--- Begin Collected material ---
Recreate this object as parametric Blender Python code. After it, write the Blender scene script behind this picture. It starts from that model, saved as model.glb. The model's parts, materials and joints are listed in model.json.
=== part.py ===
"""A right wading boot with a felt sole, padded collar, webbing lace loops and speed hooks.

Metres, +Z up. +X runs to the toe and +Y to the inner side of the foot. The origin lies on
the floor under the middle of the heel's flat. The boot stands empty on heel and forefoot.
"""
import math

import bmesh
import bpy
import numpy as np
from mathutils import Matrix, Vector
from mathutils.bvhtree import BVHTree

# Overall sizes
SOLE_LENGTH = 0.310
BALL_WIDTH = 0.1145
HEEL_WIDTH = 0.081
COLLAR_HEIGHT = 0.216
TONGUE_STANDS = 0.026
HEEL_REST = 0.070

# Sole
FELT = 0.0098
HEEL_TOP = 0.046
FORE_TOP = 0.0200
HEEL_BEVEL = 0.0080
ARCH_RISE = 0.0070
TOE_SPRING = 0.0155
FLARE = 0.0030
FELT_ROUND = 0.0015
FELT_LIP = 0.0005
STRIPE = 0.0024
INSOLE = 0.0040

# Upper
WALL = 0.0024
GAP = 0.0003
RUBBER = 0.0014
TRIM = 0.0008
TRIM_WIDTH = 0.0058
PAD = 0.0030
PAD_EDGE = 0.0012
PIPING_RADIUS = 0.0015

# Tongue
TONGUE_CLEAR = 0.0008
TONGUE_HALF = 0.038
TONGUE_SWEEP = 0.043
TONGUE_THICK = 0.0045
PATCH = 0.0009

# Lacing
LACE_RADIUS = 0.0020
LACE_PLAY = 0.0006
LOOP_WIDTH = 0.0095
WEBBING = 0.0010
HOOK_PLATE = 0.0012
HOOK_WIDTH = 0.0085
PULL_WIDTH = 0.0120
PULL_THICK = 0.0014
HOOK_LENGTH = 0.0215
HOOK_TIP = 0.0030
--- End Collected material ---
▸ **Direction**:
Find the lines that include the string "from", then copy each of them.

▸ **Exercise output**:
Recreate this object as parametric Blender Python code. After it, write the Blender scene script behind this picture. It starts from that model, saved as model.glb. The model's parts, materials and joints are listed in model.json.
from mathutils import Matrix, Vector
from mathutils.bvhtree import BVHTree